We realized pretty early on in test screenings that the wrong temp music could throw off the scene and we would have a really hard time understanding from audience feedback whether or not [it was] the music was pushing them to feel a certain way, so I ended up scoring every single test screening version just so that we had something as presentable as close too the emotional tone we would be using in the final [version] as possible. It ended up being a ton of work and a ton of music thrown out, but I always think it’s totally worth it because by the time we went to score and record the orchestra in Nashville, we were so confident because I had tried so many different things for each scene and pushing every score piece one way or another just to see what would happen and then letting it settle in. Ultimately, it was a long process, but I always think that makes the music more special and letting the edit and the music grow together just ends up creating something that’s a little more cohesive.

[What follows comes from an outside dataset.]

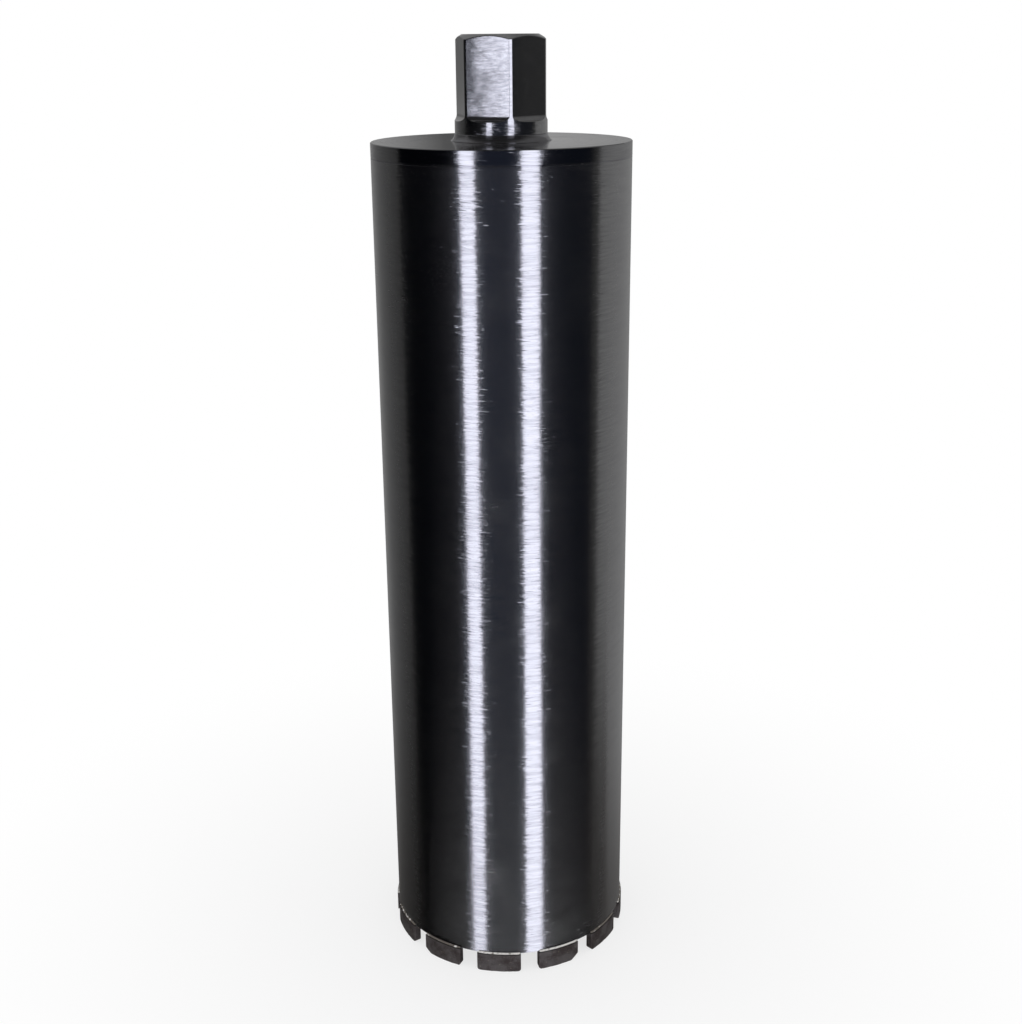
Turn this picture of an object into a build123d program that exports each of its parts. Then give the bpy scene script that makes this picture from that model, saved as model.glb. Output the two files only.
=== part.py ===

What was it like seeing the final product when it all came together?
It’s one of those things I feel so close to, so watching the final cut, especially with color, both feels like an old photo album or something very personal and at the same time, it almost feels like something I can’t believe my friends made because I just love the movie so much. I just have a lot of pride, and for me, the biggest thing was when Jeannette came out to L.A. to watch the movie for the first time. We were trying to take care of her very personal and very complicated story and trying to make it into a movie that’s dramatic, but doesn’t exploit any of the very raw and difficult situations that she went through growing up, and I just felt very grateful getting to see the final product and knowing that Jeannette felt like Destin had taken really good care of her story, and very glad that we put in the time that we did. I really love it.
“The Glass Castle” opens on August 11th.